The is not the first “circles of death on a map” graphic, however. From what I can tell, that distinction goes to a small diagram in the Chicago Tribune, also published on August 7, 1945, showing the difference in destruction between a conventional bomb and an atomic bomb. Credit to John Ptak for finding and writing about the image from PM back in 2010. I’ve tried to clean up his scan a little bit.

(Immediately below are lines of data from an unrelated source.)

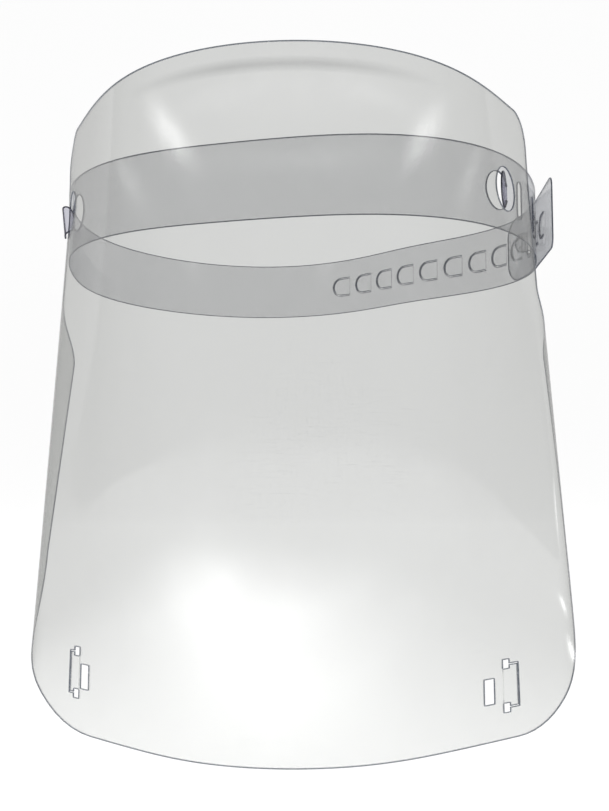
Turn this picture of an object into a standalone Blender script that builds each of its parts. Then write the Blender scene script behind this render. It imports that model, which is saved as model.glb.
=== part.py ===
"""A flat-pack face shield: a clear visor sheet held on a clear headband strip.

Every piece is die-cut flat and then bent, and the script does the same. Each sheet
starts as a flat outline, is scored into narrow strips, and is wrapped on its curve.
X is to the viewer's right, -Y is the way the wearer faces, and Z is up. The origin is
the middle of the headband ring, halfway up the strip. Sizes are in metres.
"""

import math

import bmesh
import bpy
import numpy as np
from mathutils import Matrix, Vector

MM = 0.001

# Sheet stock.
VISOR_THICK = 0.4 * MM
BAND_THICK = 0.5 * MM
CLEARANCE = 0.3 * MM

# Headband ring, seen from above: a mean radius and a few waves round it.
BAND_HEIGHT = 27.0 * MM
RING_RADIUS = 98.6 * MM
RING_WAVES = (
    (2, 3.6 * MM, 8.1 * MM),
    (3, -3.0 * MM, -2.7 * MM),
    (4, 0.1 * MM, 2.1 * MM),
    (5, -2.0 * MM, 0.7 * MM),
)
INNER_END_ANGLE = 102.4
LEAVE_ANGLE = 85.0
TAIL_LENGTH = 42.5 * MM
LAYER_LIFT = BAND_THICK + CLEARANCE
LIFT_START = 200.0
LIFT_SPAN = 110.0
INNER_LAYER_LENGTH = 200.0 * MM
BAND_END_ROUND = 8.0 * MM

# Round tabs that lock the visor to the headband. Each swings out at its crease by one
# angle and curls on by another, so the left one lies back over the visor.
LOCK_ROUND = 12.6 * MM
LOCK_ANGLES = {"left": -55.0, "right": 42.7}
LOCK_OPEN = {"left": 30.0, "right": 20.0}
LOCK_CURL = {"left": 166.0, "right": 0.0}
LOCK_CURL_LENGTH = 7.0 * MM
LOCK_SLANT = {"left": 24.0, "right": 0.0}
LOCK_HINGE_SHARE = 0.46
VISOR_HOLE_ROUND = 15.0 * MM

# Row of C-cut tongues along the rear strap.
TONGUE_COUNT = 12
TONGUE_LENGTH = 9.5 * MM
TONGUE_HEIGHT = 8.4 * MM
TONGUE_PITCH = 14.05 * MM
TONGUE_MARGIN = 19.6 * MM
HOOKED_TONGUE = 10
HOOK_ANGLE = 30.0

# Upright slots in the inner end that a tongue hooks into.
SLOT_COUNT = 4
SLOT_PITCH = 21.9 * MM
SLOT_WIDTH = 4.4 * MM
SLOT_HEIGHT = 13.5 * MM

# Visor sheet, in its flat pattern.
VISOR_TOP = 31.4 * MM
VISOR_BOTTOM = -183.5 * MM
UPPER_HALF_WIDTH = 123.5 * MM
SHOULDER_HALF_WIDTH = 142.0 * MM
LOWER_HALF_WIDTH = 133.0 * MM
SHOULDER_TOP = -30.0 * MM
SHOULDER_BOTTOM = -54.0 * MM
TOP_CORNER_ROUND = 12.0 * MM
BOTTOM_CORNER_ROUND = {"left": 58.5 * MM, "right": 40.0 * MM}

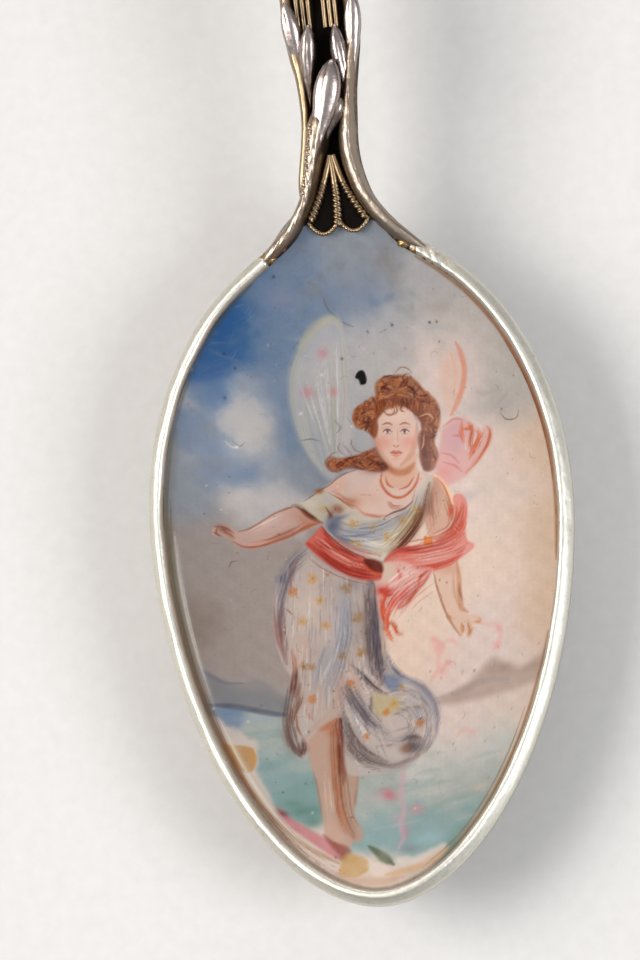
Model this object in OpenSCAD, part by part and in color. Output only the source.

And it’s worth noting that Bonestell would have had precious few photographs of clouds to go off of, as the United States had, by this point, only tested and used a handful of weapons, and the distribution of photos for many of them was highly controlled. It would be interesting to know what reference photographs Bonestell looked at or had access to. My guess is that he based them mostly on Operation Crossroads (1946) photographs, just from their appearance, visually.
If you want to see it at full resolution, here is a link (warning: 13 MB file).
I’ve set the height of burst for the first bomb to be optimized for the 5 psi blast radius, and the second bomb I’ve set somewhat lower, optimized for the 10 psi blast radius. This is acknowledged as somewhat arbitrary, as are the exact detonation points.
The illustrations are so vivid that they look like representations of a historical event rather than a possible calamity.
The British used a 20kT "nominal bomb" in their Civil Defence planning too.